Manuka honey is safe to consume for the majority of people over the age of one. Nevertheless, people with diabetes and those allergic to bees or other types of honey should talk to their healthcare provider before using it.
What is so special about Manuka honey?
Manuka honey has antibacterial, antioxidant, and anti-inflammatory properties. It may benefit wound healing, cough relief, ulcer healing, digestion, and oral health.
Many cultures have used Manuka honey for wound healing for centuries.
How is Manuka honey different from honey?
Manuka honey is a type of honey that contains methylglyoxal, which likely gives it its antibacterial effect. It comes from bees that pollinate the New Zealand Manuka bush. Other types of honey are named after the plants that the bees pollinate, such as buckwheat honey, clover honey, and orange blossom honey.
Is it OK to take Manuka honey every day?
Eating small amounts of Manuka honey daily will typically have no negative health impacts.

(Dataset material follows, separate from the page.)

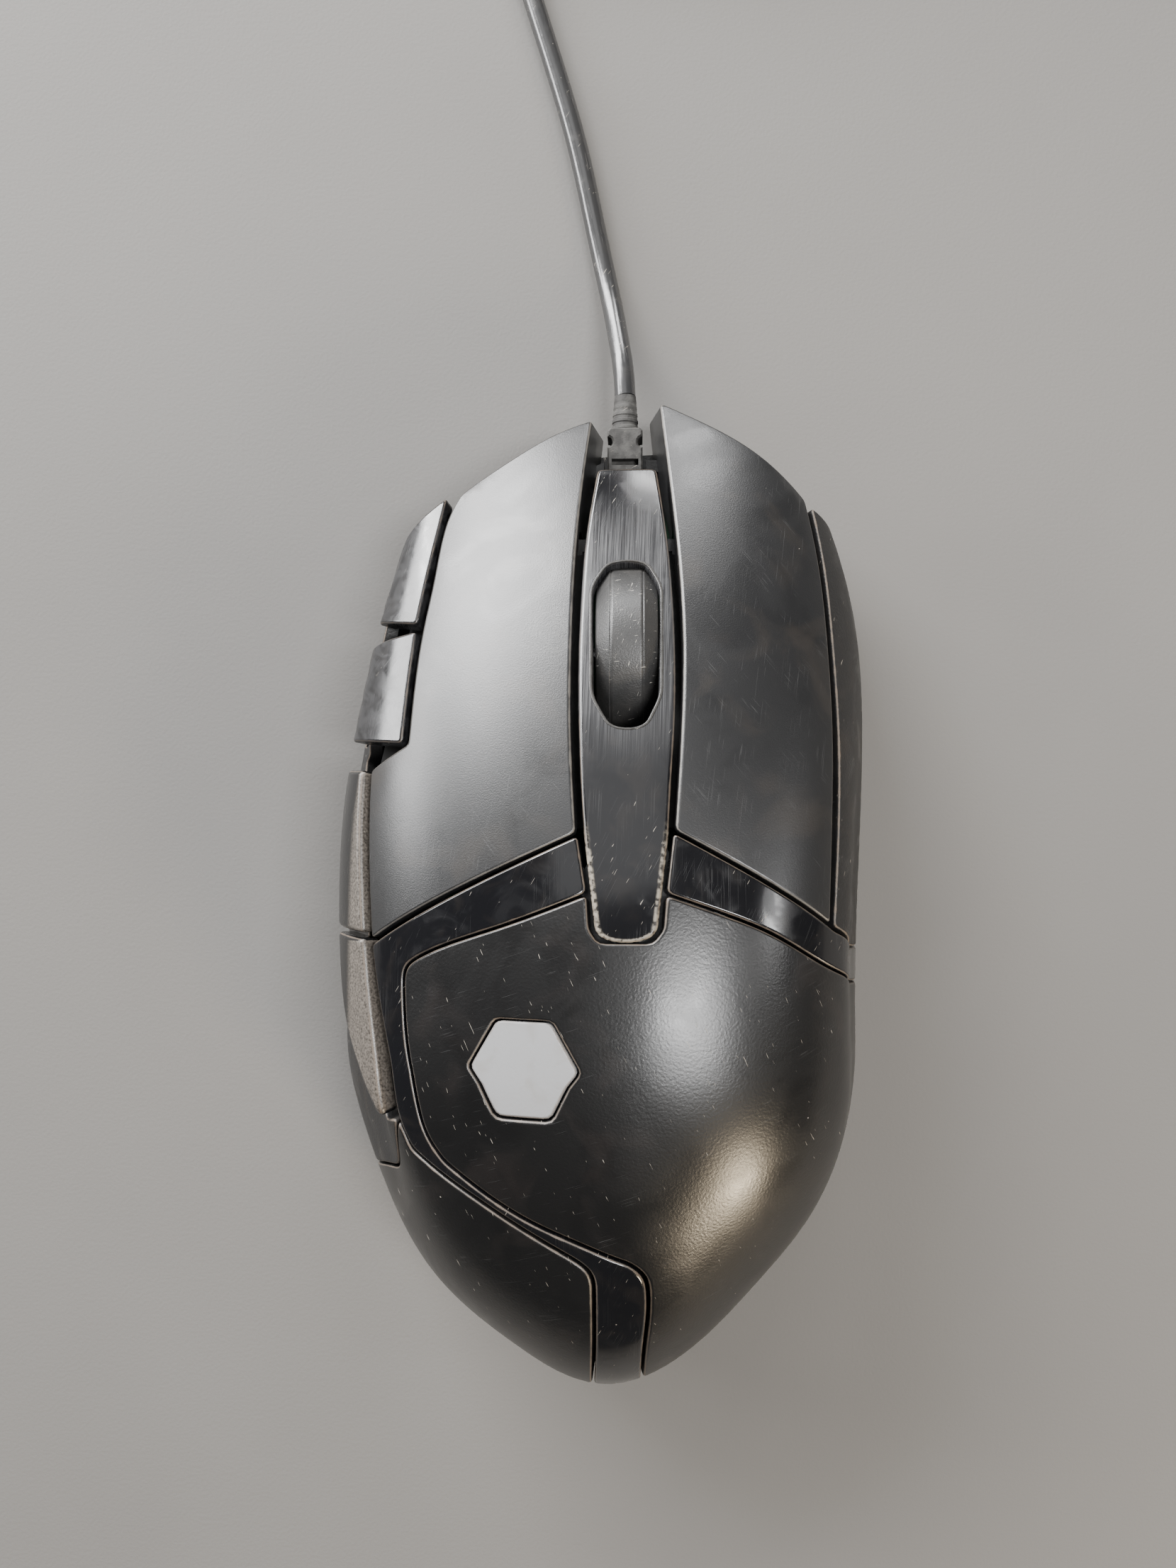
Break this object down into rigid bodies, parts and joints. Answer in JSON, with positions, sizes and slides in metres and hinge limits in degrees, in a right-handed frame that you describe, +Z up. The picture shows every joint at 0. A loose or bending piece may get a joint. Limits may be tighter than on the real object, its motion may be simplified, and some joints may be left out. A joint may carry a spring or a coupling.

However, honey still contains high levels of natural sugar, so moderation is key.
Who should not use Manuka honey?
Manuka honey is not suitable for infants, people with blood-sugar control disorders, and those with a honey allergy.
Manuka honey’s unique antibacterial properties make it a valuable topical treatment for wounds. It speeds wound healing and helps prevent and fight infections, including those caused by antibiotic-resistant strains.
Manuka honey may also help prevent or treat numerous ailments, including inflammatory bowel disease, gastric ulcers, periodontal disease, and coughs due to upper respiratory infections.
More research, especially in humans, is needed to understand Manuka honey’s beneficial properties fully. But Manuka honey is a generally safe treatment strategy that may speed healing when used along with more conventional therapies.